— begin —

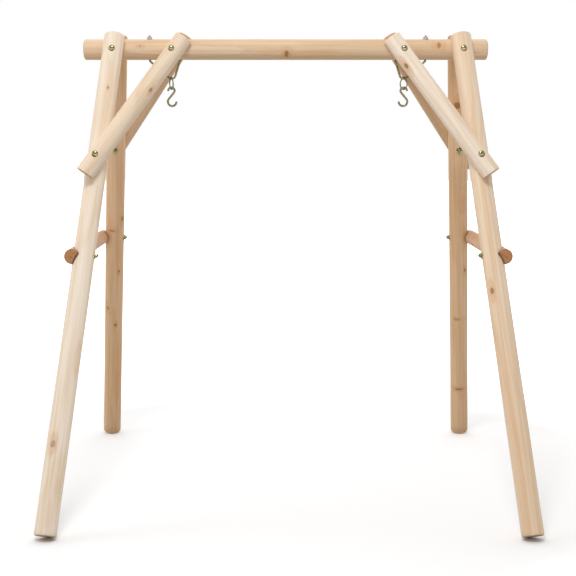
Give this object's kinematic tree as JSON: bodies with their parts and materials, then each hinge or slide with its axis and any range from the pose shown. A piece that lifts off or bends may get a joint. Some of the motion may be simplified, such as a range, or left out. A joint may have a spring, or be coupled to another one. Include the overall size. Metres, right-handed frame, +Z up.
{
  "type": "swing frame",
  "caption": "Free-standing frame of round wooden logs with splayed legs, a top beam, slanted braces and hanging S-hooks that carry a swing.",
  "frame": {"origin": "on the ground, in the middle of the whole frame seen from above", "axes": "+X along the top beam to the right, -Y to the front, +Z up"},
  "size_m": [1.8198, 1.6968, 1.8431],
  "materials": {
    "beam_wood": "peeled softwood log, planed round, untreated",
    "leg_wood": "peeled softwood log, planed round, untreated",
    "brace_wood": "peeled softwood log, planed round, untreated",
    "rail_wood": "peeled softwood log, planed round, untreated",
    "bolt_steel": "yellow zinc plating, satin",
    "swing_steel": "yellow zinc plating, slightly dulled"
  },
  "bodies": {
    "frame": {"brace_bolt_left": "bolt_steel", "brace_bolt_left_nut": "bolt_steel", "brace_bolt_left_washer": "bolt_steel", "brace_bolt_right": "bolt_steel", "brace_bolt_right_nut": "bolt_steel", "brace_bolt_right_washer": "bolt_steel", "brace_front_left": "brace_wood", "brace_front_right": "brace_wood", "brace_rear_left": "brace_wood", "brace_rear_right": "brace_wood", "hanger_inner_nut_left": "swing_steel", "hanger_inner_nut_right": "swing_steel", "hanger_left": "swing_steel", "hanger_outer_nut_left": "swing_steel", "hanger_outer_nut_right": "swing_steel", "hanger_outer_washer_left": "swing_steel", "hanger_outer_washer_right": "swing_steel", "hanger_right": "swing_steel", "knee_bolt_front_left": "bolt_steel", "knee_bolt_front_left_nut": "bolt_steel", "knee_bolt_front_left_washer": "bolt_steel", "knee_bolt_front_right": "bolt_steel", "knee_bolt_front_right_nut": "bolt_steel", "knee_bolt_front_right_washer": "bolt_steel", "knee_bolt_rear_left": "bolt_steel", "knee_bolt_rear_left_nut": "bolt_steel", "knee_bolt_rear_left_washer": "bolt_steel", "knee_bolt_rear_right": "bolt_steel", "knee_bolt_rear_right_nut": "bolt_steel", "knee_bolt_rear_right_washer": "bolt_steel", "leg_bolt_left": "bolt_steel", "leg_bolt_left_nut": "bolt_steel", "leg_bolt_left_washer": "bolt_steel", "leg_bolt_right": "bolt_steel", "leg_bolt_right_nut": "bolt_steel", "leg_bolt_right_washer": "bolt_steel", "leg_front_left": "leg_wood", "leg_front_right": "leg_wood", "leg_rear_left": "leg_wood", "leg_rear_right": "leg_wood", "rail_bolt_front_left": "bolt_steel", "rail_bolt_front_left_nut": "bolt_steel", "rail_bolt_front_left_washer": "bolt_steel", "rail_bolt_front_right": "bolt_steel", "rail_bolt_front_right_nut": "bolt_steel", "rail_bolt_front_right_washer": "bolt_steel", "rail_bolt_rear_left": "bolt_steel", "rail_bolt_rear_left_nut": "bolt_steel", "rail_bolt_rear_left_washer": "bolt_steel", "rail_bolt_rear_right": "bolt_steel", "rail_bolt_rear_right_nut": "bolt_steel", "rail_bolt_rear_right_washer": "bolt_steel", "side_rail_left": "rail_wood", "side_rail_right": "rail_wood", "top_beam": "beam_wood"},
    "link_body_left": {"link_left": "swing_steel"},
    "hook_body_left": {"s_hook_left": "swing_steel"},
    "link_body_right": {"link_right": "swing_steel"},
    "hook_body_right": {"s_hook_right": "swing_steel"}
  },
  "joints": [
    {"name": "link_swing_left", "type": "hinge", "parent": "frame", "child": "link_body_left", "pos_m": [-0.469, 0, 1.6555], "axis": [1, 0, 0], "range_deg": [-40, 40]},
    {"name": "hook_swing_left", "type": "hinge", "parent": "link_body_left", "child": "hook_body_left", "pos_m": [-0.469, 0, 1.61365], "axis": [0.2419, 0.9703, 0], "range_deg": [-35, 35]},
    {"name": "link_swing_right", "type": "hinge", "parent": "frame", "child": "link_body_right", "pos_m": [0.469, 0, 1.6555], "axis": [1, 0, 0], "range_deg": [-40, 40]},
    {"name": "hook_swing_right", "type": "hinge", "parent": "link_body_right", "child": "hook_body_right", "pos_m": [0.469, 0, 1.61365], "axis": [0.5446, -0.8387, 0], "range_deg": [-35, 35]}
  ]
}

— end —

Work to be completed
Copy out the full material exactly as it appears.

Response for this exercise
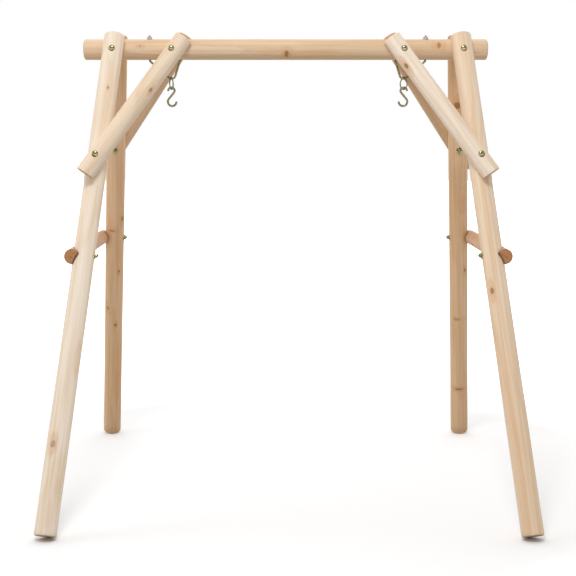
Give this object's kinematic tree as JSON: bodies with their parts and materials, then each hinge or slide with its axis and any range from the pose shown. A piece that lifts off or bends may get a joint. Some of the motion may be simplified, such as a range, or left out. A joint may have a spring, or be coupled to another one. Include the overall size. Metres, right-handed frame, +Z up.
{
  "type": "swing frame",
  "caption": "Free-standing frame of round wooden logs with splayed legs, a top beam, slanted braces and hanging S-hooks that carry a swing.",
  "frame": {"origin": "on the ground, in the middle of the whole frame seen from above", "axes": "+X along the top beam to the right, -Y to the front, +Z up"},
  "size_m": [1.8198, 1.6968, 1.8431],
  "materials": {
    "beam_wood": "peeled softwood log, planed round, untreated",
    "leg_wood": "peeled softwood log, planed round, untreated",
    "brace_wood": "peeled softwood log, planed round, untreated",
    "rail_wood": "peeled softwood log, planed round, untreated",
    "bolt_steel": "yellow zinc plating, satin",
    "swing_steel": "yellow zinc plating, slightly dulled"
  },
  "bodies": {
    "frame": {"brace_bolt_left": "bolt_steel", "brace_bolt_left_nut": "bolt_steel", "brace_bolt_left_washer": "bolt_steel", "brace_bolt_right": "bolt_steel", "brace_bolt_right_nut": "bolt_steel", "brace_bolt_right_washer": "bolt_steel", "brace_front_left": "brace_wood", "brace_front_right": "brace_wood", "brace_rear_left": "brace_wood", "brace_rear_right": "brace_wood", "hanger_inner_nut_left": "swing_steel", "hanger_inner_nut_right": "swing_steel", "hanger_left": "swing_steel", "hanger_outer_nut_left": "swing_steel", "hanger_outer_nut_right": "swing_steel", "hanger_outer_washer_left": "swing_steel", "hanger_outer_washer_right": "swing_steel", "hanger_right": "swing_steel", "knee_bolt_front_left": "bolt_steel", "knee_bolt_front_left_nut": "bolt_steel", "knee_bolt_front_left_washer": "bolt_steel", "knee_bolt_front_right": "bolt_steel", "knee_bolt_front_right_nut": "bolt_steel", "knee_bolt_front_right_washer": "bolt_steel", "knee_bolt_rear_left": "bolt_steel", "knee_bolt_rear_left_nut": "bolt_steel", "knee_bolt_rear_left_washer": "bolt_steel", "knee_bolt_rear_right": "bolt_steel", "knee_bolt_rear_right_nut": "bolt_steel", "knee_bolt_rear_right_washer": "bolt_steel", "leg_bolt_left": "bolt_steel", "leg_bolt_left_nut": "bolt_steel", "leg_bolt_left_washer": "bolt_steel", "leg_bolt_right": "bolt_steel", "leg_bolt_right_nut": "bolt_steel", "leg_bolt_right_washer": "bolt_steel", "leg_front_left": "leg_wood", "leg_front_right": "leg_wood", "leg_rear_left": "leg_wood", "leg_rear_right": "leg_wood", "rail_bolt_front_left": "bolt_steel", "rail_bolt_front_left_nut": "bolt_steel", "rail_bolt_front_left_washer": "bolt_steel", "rail_bolt_front_right": "bolt_steel", "rail_bolt_front_right_nut": "bolt_steel", "rail_bolt_front_right_washer": "bolt_steel", "rail_bolt_rear_left": "bolt_steel", "rail_bolt_rear_left_nut": "bolt_steel", "rail_bolt_rear_left_washer": "bolt_steel", "rail_bolt_rear_right": "bolt_steel", "rail_bolt_rear_right_nut": "bolt_steel", "rail_bolt_rear_right_washer": "bolt_steel", "side_rail_left": "rail_wood", "side_rail_right": "rail_wood", "top_beam": "beam_wood"},
    "link_body_left": {"link_left": "swing_steel"},
    "hook_body_left": {"s_hook_left": "swing_steel"},
    "link_body_right": {"link_right": "swing_steel"},
    "hook_body_right": {"s_hook_right": "swing_steel"}
  },
  "joints": [
    {"name": "link_swing_left", "type": "hinge", "parent": "frame", "child": "link_body_left", "pos_m": [-0.469, 0, 1.6555], "axis": [1, 0, 0], "range_deg": [-40, 40]},
    {"name": "hook_swing_left", "type": "hinge", "parent": "link_body_left", "child": "hook_body_left", "pos_m": [-0.469, 0, 1.61365], "axis": [0.2419, 0.9703, 0], "range_deg": [-35, 35]},
    {"name": "link_swing_right", "type": "hinge", "parent": "frame", "child": "link_body_right", "pos_m": [0.469, 0, 1.6555], "axis": [1, 0, 0], "range_deg": [-40, 40]},
    {"name": "hook_swing_right", "type": "hinge", "parent": "link_body_right", "child": "hook_body_right", "pos_m": [0.469, 0, 1.61365], "axis": [0.5446, -0.8387, 0], "range_deg": [-35, 35]}
  ]
}